Yellow, no blue. You know the adage “write what you know”? Well, I had to sacrifice many children to my Nerf Guns to make the “foam dart scene” come to life. I try to learn the “how” of the things I write about. The hands-on experiences of the SCA and Rendezvous groups have been excellent. Write what you know–if you don’t know–go learn, go experience. (Rob’s Note: I really appreciate how my SCA experience helps me add touches to my writing, especially with medieval materials and food).

What is the average flying speed of an unladen paint brush?
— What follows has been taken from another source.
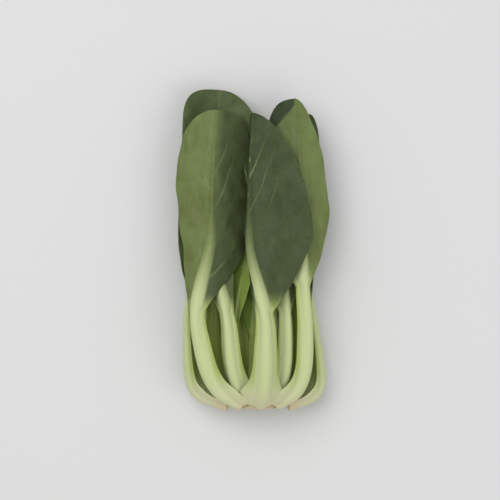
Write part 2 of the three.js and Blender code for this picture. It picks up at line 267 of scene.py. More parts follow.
# Colours that nobody would change, in sRGB.
STRING_COLOUR = "#a9b878"
PITH_COLOUR = "#c3c78f"
STAIN_COLOUR = "#b7a884"
OLD_HEART_COLOUR = "#6f8a33"
PAPER_COLOUR = "#d6d6d6"
SKY_COLOUR = "#f4f5f4"


def linear(hex_colour):
    """Turns an sRGB hex colour into linear red, green and blue."""
    channels = [int(hex_colour[i : i + 2], 16) / 255 for i in (1, 3, 5)]
    return tuple(c / 12.92 if c <= 0.04045 else ((c + 0.055) / 1.055) ** 2.4 for c in channels)


def mix(start, end, share):
    return start + (end - start) * share


def ease(place, start, end):
    """Goes from 0 to 1 between two places, level at both ends."""
    share = np.clip((place - start) / (end - start), 0, 1)
    return share * share * (3 - 2 * share)


class PakChoiSettings(bpy.types.PropertyGroup):
    """The sizes and colours of the head that a user would change."""

    blade_thickness: bpy.props.FloatProperty(
        name="Blade thickness",
        description="Thickness of the leaf blades, in metres",
        default=0.0008,
        min=0.0004,
        max=0.002,
        unit="LENGTH",
        precision=4,
    )
    wave_height: bpy.props.FloatProperty(
        name="Wave height",
        description="Height of the waves along the leaf margins, in metres",
        default=0.0011,
        min=0,
        max=0.004,
        unit="LENGTH",
        precision=4,
    )
    wave_length: bpy.props.FloatProperty(
        name="Wave length",
        description="Length of the waves along the leaf margins, in metres",
        default=0.034,
        min=0.01,
        max=0.1,
        unit="LENGTH",
        precision=3,
    )
    pucker_height: bpy.props.FloatProperty(
        name="Pucker height",
        description="Height of the soft puckers between the veins, in metres",
        default=0.0005,
        min=0,
        max=0.002,
        unit="LENGTH",
        precision=4,
    )
    vein_spacing: bpy.props.FloatProperty(
        name="Vein spacing",
        description="Distance between side veins along the midrib, in metres",
        default=0.022,
        min=0.005,
        max=0.04,
        unit="LENGTH",
        precision=3,
    )
    stalk_colour: bpy.props.FloatVectorProperty(
        name="Stalk",
        description="Colour of the outer face of the stalks",
        subtype="COLOR",
        default=linear("#bdc793"),
        min=0,
        max=1,
    )
    foot_colour: bpy.props.FloatVectorProperty(
        name="Stalk foot",
        description="Colour of the stalks where they leave the stem",
        subtype="COLOR",
        default=linear("#cccba4"),
        min=0,
        max=1,
    )
    # The stalk's own greener margins, and on the hollow side an olive that is partly painted shade.
    margin_and_hollow_shade_colour: bpy.props.FloatVectorProperty(
        name="Stalk hollow",
        description="Colour of the hollow side and the margins of the stalks",
        subtype="COLOR",
        default=linear("#8b9e3f"),
        min=0,
        max=1,
    )
    light_blade_colour: bpy.props.FloatVectorProperty(
        name="Light blades",
        description="Colour of the dull lower face of the lightest blades",
        subtype="COLOR",
        default=linear("#6b7845"),
        min=0,
        max=1,
    )
    # Also the colour towards which painted shade darkens blade halves and bent corners.
    dark_blade_and_shade_colour: bpy.props.FloatVectorProperty(
        name="Dark blades",
        description="Colour of the darkest blades and of every upper face",
        subtype="COLOR",
        default=linear("#364128"),
        min=0,
        max=1,
    )
    heart_colour: bpy.props.FloatVectorProperty(
        name="Heart blades",
        description="Colour of the young blades in the heart",
        subtype="COLOR",
        default=linear("#7f9440"),
        min=0,
        max=1,
    )
    vein_colour: bpy.props.FloatVectorProperty(
        name="Veins",
        description="Colour of the midrib and the side veins",
        subtype="COLOR",
        default=linear("#98a56e"),
        min=0,
        max=1,
    )
    cut_colour: bpy.props.FloatVectorProperty(
        name="Cut ends",
        description="Colour of the trimmed stem and stalk ends",
        subtype="COLOR",
        default=linear("#cdbd98"),
        min=0,
        max=1,
    )


def blade_share_at(leaf, along):
    """How far along its blade a place is: 0 at the blade's start and before it, 1 at its tip."""
    return np.maximum((along - leaf["blade_start"]) / (leaf["length"] - leaf["blade_start"]), 0)


def route_at(leaf, along):
    """A leaf's middle line and the way that its outer face looks, for distances along the head.

    The stalk lies on an oval round the head's middle line. The oval opens as one minus a falling
    exponential. Past the fan, the place eases over to the leaf's own place in the stack of blades.
    """
    whorl = WHORLS[leaf["whorl"]]
    angle = math.radians(leaf["azimuth"])
    opened = 1 - np.exp(-(along - whorl["start"]) / whorl["reach"])
    radius = whorl["foot"] + whorl["opening"] * opened
    stack = ease(along, FAN_START, FAN_END)
    tip_share = blade_share_at(leaf, along) ** TIP_POWER
    stalk_x = math.sin(angle) * radius + leaf["lean"] * (along - whorl["start"]) / FAN_START
    stalk_z = math.cos(angle) * radius * DEPTH_SHARE
    blade_z = leaf["level"] - TIP_DROP * tip_share * max(leaf["level"], 0)
    flatness = mix(DEPTH_SHARE, FACING_SHARE, ease(along, whorl["start"], FAN_START))
    outward = np.arctan2(math.sin(angle) * flatness, math.cos(angle))
    return {
        "x": mix(stalk_x, mix(leaf["blade_x"], leaf["tip_x"], tip_share), stack),
        "z": mix(stalk_z, blade_z, stack),
        "outward": mix(outward, math.radians(leaf["facing"]), stack),
        "stack": stack,
    }


def half_width_at(leaf, along, side):
    """The half width of a leaf on one side: a narrow foot, the bowed stalk, its neck, and then the blade,
    which swells by an eased power and rounds off as a superellipse."""
    start = WHORLS[leaf["whorl"]]["start"]
    stalk_share = np.minimum((along - start) / (leaf["blade_start"] - start), 1)
    bow = mix(FOOT_WIDTH_SHARE, BOW_WIDTH_SHARE, ease(along, start, start + FOOT_LENGTH))
    stalk_half = leaf["stalk"] / 2 * mix(bow, NECK_WIDTH_SHARE, stalk_share**NECK_POWER)
    share = blade_share_at(leaf, along)
    blade_half, widest, rounds = (leaf[key][side] for key in ("halves", "widest", "rounds"))
    swelling = mix(stalk_half, blade_half, ease(share, 0, widest) ** BLADE_FULLNESS)
    past = np.clip((share - widest) / (1 - widest), 0, 1)
    rounding = blade_half * (1 - past**rounds) ** (1 / rounds)
    return np.where(share < widest, swelling, rounding)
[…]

Would that paint brush be male or female? Where do I start. My biggest challenge was, and to some extent still is–finding time. The only way for me to get over this copout was to schedule time into my busy day. In effect treat writing like a job–you have to do this or you won’t get paid.

What are the powers of your personal Holy Hand Grenade?

I’ve been told my scenes are easy to read and understand. Like watching a movie inside my brain. Not sure that is a success or not but it makes me happy.

Lightning Round

  • Favorite Muppet?   Sweetums
  • Crunchy or Creamy? sure
  • Favorite Sports Team? I don’t have time for sports.
  • Cake or Pie? Cake
  • Lime or Lemon?  Why not both
  • Favorite Chip Dip? Hot salsa
  • Wet or Dry?  TMI
  • Favorite Musical Performer We’ve Never Heard Ofhttps://www.tartanic.net/ Drums, Bagpipes and Belly Dancers – what else do you need?
  • Whisky or Whiskey?  Not without Tango and Foxtrot
  • Favorite Superhero? The Tick
  • Steak Temperature? How about some chicken?
  • Favorite 1970s TV show? Fantasy Island – no M*A*S*H
  • Winter, Spring, Summer, or Fall? Yes please. All seasons have their merits.
  • Favorite Pet?  Too many to choose from–someone would get jealous.
  • Best Game Ever? Blood of Heroes!!!! (Rob’s Note: Somewhere, my friend Pavel is smiling at this response. Then he’s punching an angel and saying, “The level of violence in this heaven is too low).
  • Coffee or Tea? Tea
  • Sci-Fi or Fantasy?  Wait…is there a difference?

What question(s) would you like to ask me?

I understand you are a wealth of knowledge of the Myth and Culture of Renaissance and Medieval time periods. Where did you learn this information? School? Books? Other? Please explain.

Rob’s Answer: Yes to all of it. I loved Bullfinch’s Mythology as a kid and prowled through every Arthur thing I could find. At around 10 I read Tolkien, then stumbled on Susan Cooper’s The Tide Is Rising series. Somewhere along the way I realized that reading Beowulf and epic poetry out loud was magical and amazing.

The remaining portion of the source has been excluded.